Required work
Nothing but the lines from the line that contains "obj.matrix_world = Matrix.Identity(4)" through the line that contains "SHIFT = (0.15, -0.05)" should appear in the output, each reproduced exactly.

# # # # #

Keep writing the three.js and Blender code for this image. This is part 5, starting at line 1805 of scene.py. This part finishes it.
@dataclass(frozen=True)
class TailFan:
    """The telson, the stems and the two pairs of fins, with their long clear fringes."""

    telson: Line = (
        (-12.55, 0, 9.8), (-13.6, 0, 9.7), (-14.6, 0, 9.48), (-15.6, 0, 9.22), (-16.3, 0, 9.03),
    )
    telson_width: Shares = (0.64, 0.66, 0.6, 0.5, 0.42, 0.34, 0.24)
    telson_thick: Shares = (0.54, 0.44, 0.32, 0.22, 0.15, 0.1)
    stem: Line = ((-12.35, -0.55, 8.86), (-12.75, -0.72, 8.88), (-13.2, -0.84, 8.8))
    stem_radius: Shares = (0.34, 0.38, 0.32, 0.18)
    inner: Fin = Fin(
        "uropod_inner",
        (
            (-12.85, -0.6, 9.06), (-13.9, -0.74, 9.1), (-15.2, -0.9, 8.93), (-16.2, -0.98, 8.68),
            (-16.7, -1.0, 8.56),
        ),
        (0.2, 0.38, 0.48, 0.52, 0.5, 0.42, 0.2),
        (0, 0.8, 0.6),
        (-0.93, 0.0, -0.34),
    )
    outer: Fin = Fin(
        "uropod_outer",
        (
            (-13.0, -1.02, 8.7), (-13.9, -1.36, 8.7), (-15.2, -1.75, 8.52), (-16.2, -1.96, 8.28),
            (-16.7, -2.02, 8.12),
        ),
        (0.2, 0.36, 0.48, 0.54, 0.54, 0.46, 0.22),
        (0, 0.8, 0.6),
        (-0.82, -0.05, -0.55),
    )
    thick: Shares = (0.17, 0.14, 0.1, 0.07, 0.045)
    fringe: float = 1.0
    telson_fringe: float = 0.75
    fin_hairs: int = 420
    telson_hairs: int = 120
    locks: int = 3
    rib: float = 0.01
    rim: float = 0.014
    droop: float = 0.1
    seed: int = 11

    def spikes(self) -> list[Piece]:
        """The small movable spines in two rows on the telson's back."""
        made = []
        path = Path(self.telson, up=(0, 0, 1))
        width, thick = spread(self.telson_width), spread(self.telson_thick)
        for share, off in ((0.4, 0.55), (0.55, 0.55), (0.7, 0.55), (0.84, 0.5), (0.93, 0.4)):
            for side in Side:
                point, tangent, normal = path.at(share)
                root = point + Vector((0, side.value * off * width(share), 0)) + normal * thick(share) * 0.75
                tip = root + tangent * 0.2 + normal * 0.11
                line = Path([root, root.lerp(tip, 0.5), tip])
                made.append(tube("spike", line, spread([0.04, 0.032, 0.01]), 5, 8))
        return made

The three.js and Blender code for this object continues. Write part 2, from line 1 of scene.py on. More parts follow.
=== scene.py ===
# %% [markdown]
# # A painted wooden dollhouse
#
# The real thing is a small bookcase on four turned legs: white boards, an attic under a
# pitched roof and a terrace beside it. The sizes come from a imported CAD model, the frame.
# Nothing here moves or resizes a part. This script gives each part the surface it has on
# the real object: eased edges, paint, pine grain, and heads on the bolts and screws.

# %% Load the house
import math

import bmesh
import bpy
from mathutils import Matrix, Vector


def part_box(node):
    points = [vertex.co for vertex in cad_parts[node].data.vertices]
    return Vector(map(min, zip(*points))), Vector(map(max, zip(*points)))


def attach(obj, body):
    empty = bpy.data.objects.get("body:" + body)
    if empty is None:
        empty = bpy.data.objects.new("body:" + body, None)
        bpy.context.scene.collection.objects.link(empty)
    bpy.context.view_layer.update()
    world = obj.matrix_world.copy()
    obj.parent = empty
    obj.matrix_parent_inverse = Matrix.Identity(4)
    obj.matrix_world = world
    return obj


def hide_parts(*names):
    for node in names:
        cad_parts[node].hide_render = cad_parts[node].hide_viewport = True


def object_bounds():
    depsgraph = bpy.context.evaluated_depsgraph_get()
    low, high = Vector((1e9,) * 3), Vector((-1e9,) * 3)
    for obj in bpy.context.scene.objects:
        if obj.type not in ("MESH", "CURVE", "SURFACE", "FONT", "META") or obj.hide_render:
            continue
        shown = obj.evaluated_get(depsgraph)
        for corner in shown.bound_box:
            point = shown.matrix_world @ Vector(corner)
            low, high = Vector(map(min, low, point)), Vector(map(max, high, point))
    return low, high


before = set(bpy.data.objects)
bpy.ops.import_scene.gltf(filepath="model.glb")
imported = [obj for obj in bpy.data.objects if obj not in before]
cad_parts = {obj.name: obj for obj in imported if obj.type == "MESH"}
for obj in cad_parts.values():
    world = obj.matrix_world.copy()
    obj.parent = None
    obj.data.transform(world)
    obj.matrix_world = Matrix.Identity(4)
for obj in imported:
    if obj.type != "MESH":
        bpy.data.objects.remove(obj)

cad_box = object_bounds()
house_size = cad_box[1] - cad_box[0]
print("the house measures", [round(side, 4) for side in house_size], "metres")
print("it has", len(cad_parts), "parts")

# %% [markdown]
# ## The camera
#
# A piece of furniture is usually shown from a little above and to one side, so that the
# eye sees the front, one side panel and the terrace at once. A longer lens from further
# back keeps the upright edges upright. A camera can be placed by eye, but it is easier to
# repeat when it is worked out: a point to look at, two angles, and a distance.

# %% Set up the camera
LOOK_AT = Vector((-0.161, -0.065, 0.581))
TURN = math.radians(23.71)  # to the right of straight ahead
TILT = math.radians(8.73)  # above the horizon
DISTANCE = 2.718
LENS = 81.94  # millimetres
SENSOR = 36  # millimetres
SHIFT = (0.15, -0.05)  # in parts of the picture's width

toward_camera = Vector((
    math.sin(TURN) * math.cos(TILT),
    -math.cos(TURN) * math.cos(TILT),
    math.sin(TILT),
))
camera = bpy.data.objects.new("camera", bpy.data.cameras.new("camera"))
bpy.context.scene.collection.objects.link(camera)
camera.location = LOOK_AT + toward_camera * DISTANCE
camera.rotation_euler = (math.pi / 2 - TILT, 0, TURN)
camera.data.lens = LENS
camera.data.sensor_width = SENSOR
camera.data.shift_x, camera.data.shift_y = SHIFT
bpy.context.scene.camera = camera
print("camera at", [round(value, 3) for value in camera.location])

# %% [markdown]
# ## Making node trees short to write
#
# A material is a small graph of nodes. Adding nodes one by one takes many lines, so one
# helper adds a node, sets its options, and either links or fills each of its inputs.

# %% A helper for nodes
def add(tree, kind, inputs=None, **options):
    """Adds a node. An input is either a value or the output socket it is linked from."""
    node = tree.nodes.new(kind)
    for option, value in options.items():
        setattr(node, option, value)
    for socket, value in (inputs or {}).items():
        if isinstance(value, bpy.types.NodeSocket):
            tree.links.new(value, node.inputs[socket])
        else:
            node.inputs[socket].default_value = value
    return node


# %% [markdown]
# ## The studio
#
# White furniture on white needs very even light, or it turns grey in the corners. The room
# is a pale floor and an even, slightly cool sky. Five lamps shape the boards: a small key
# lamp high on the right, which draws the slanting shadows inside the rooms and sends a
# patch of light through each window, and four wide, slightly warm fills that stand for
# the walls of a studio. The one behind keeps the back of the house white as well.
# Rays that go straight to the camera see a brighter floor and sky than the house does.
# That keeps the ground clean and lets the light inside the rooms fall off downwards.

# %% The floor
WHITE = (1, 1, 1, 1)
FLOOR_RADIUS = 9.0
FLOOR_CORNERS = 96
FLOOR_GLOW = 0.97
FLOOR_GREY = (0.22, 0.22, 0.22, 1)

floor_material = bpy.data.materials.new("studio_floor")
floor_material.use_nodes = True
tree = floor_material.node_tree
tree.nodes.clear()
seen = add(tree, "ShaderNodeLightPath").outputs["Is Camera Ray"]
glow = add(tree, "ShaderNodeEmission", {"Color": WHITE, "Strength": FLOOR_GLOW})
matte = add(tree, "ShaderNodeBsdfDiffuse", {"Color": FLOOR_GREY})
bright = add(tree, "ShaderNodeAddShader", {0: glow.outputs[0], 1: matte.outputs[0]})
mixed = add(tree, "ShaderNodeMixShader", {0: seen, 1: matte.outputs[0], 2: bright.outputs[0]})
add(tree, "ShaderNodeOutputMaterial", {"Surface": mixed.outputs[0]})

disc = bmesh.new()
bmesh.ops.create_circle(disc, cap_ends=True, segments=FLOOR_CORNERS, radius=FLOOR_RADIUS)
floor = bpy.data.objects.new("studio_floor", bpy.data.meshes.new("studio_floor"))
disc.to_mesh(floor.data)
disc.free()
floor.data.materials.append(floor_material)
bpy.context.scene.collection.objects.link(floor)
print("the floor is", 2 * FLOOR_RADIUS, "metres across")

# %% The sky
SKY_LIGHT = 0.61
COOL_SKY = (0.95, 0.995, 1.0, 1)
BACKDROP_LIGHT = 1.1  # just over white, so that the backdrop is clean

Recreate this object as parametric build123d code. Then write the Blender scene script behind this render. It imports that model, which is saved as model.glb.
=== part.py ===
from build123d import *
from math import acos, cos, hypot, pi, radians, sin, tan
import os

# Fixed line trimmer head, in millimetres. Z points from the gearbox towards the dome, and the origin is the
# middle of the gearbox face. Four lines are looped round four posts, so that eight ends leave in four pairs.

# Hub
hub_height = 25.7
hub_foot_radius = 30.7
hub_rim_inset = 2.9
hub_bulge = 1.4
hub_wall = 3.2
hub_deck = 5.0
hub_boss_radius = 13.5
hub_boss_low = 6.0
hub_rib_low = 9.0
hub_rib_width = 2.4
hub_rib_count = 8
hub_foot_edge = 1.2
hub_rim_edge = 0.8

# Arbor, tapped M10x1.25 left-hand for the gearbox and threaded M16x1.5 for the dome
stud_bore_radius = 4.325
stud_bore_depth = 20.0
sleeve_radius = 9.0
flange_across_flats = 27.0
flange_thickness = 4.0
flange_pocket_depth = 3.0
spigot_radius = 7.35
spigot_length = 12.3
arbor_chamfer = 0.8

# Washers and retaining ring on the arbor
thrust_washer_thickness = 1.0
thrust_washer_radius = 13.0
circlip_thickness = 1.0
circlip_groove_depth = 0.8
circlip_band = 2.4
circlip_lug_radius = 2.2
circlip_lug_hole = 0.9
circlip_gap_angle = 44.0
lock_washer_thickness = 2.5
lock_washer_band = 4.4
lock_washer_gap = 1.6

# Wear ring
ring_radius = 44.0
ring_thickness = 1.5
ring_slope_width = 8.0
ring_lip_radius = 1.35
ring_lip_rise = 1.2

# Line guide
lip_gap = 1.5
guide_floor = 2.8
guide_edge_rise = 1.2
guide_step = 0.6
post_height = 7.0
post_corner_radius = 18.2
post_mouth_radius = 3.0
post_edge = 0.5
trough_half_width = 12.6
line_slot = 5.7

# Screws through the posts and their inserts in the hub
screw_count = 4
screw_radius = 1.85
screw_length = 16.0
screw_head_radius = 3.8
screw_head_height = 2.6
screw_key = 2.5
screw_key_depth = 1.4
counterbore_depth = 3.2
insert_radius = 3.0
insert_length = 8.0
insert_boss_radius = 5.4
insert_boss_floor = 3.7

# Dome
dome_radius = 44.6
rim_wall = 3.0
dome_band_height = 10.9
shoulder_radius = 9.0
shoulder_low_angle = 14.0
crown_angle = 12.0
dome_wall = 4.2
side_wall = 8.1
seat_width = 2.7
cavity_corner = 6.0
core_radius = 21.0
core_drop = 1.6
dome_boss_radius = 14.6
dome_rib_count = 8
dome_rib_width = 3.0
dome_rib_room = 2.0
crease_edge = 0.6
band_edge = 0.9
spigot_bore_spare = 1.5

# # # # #

Exercise result
    obj.matrix_world = Matrix.Identity(4)
for obj in imported:
    if obj.type != "MESH":
        bpy.data.objects.remove(obj)

cad_box = object_bounds()
house_size = cad_box[1] - cad_box[0]
print("the house measures", [round(side, 4) for side in house_size], "metres")
print("it has", len(cad_parts), "parts")

# %% [markdown]
# ## The camera
#
# A piece of furniture is usually shown from a little above and to one side, so that the
# eye sees the front, one side panel and the terrace at once. A longer lens from further
# back keeps the upright edges upright. A camera can be placed by eye, but it is easier to
# repeat when it is worked out: a point to look at, two angles, and a distance.

# %% Set up the camera
LOOK_AT = Vector((-0.161, -0.065, 0.581))
TURN = math.radians(23.71)  # to the right of straight ahead
TILT = math.radians(8.73)  # above the horizon
DISTANCE = 2.718
LENS = 81.94  # millimetres
SENSOR = 36  # millimetres
SHIFT = (0.15, -0.05)  # in parts of the picture's width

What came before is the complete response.